A girl lies on the floor listening to music. “Close your eyes,” her aunt says, “and tell me what you see.”

Choreographer-director Graciela Daniele was that girl. She’s 81 now and revered for her work on such stage productions as “Ragtime” and “Once on This Island,” but memories of those listening sessions remain as vivid as if this were still the 1940s and she was still in Buenos Aires being raised by her mother, grandmother and aunt after her father left the family and her grandfather died.

“I would invent stories, and she would help me to continue — listening to the music, interpreting the music through imagery,” Daniele recalls of her aunt’s coaxing. That sparked her creativity, as did her grandmother’s commanding personality and her mother’s work ethic.

Daniele has long perpetuated their example by telling people about them. Whether chatting with colleagues or talking with journalists, she has enthusiastically described the vitality and intelligence of the women in her family, as well as their resilience during the darkest days of the Perón dictatorship. After years of heart-to-hearts, her composer-librettist friend Michael John LaChiusa knew the details so well that when he set about writing a musical about Daniele, he already had all the source material he needed.

The result is the musical “The Gardens of Anuncia,” commissioned and being given its world premiere by the Old Globe in San Diego. It opens Friday, a week before Daniele is presented a lifetime achievement Tony Award — announced, serendipitously, the first day of rehearsal.

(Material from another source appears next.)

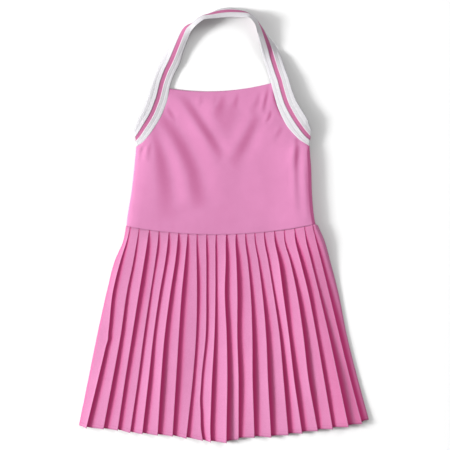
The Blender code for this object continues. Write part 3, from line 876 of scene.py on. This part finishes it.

Daniele began as a ballet soloist in South America and Europe, then headed to Broadway, dancing in the original companies of “Promises, Promises,” “Follies” and “Chicago.” Mentored by Michael Bennett, she became the much-sought choreographer of such shows as “The Rink” and “The Mystery of Edwin Drood,” then added directing to the mix with such productions as LaChiusa’s “Hello Again” and “Marie Christine.”

“The Gardens of Anuncia” draws from this résumé; most everyone on its all-star team has a connection to Daniele or LaChiusa. The lighting is by Jules Fisher, who is Daniele’s husband, and Peggy Eisenhauer. Costumes are by Toni-Leslie James. Orchestrations are by Michael Starobin. The cast includes Eden Espinosa and Mary Testa. Daniele directs and co-choreographs.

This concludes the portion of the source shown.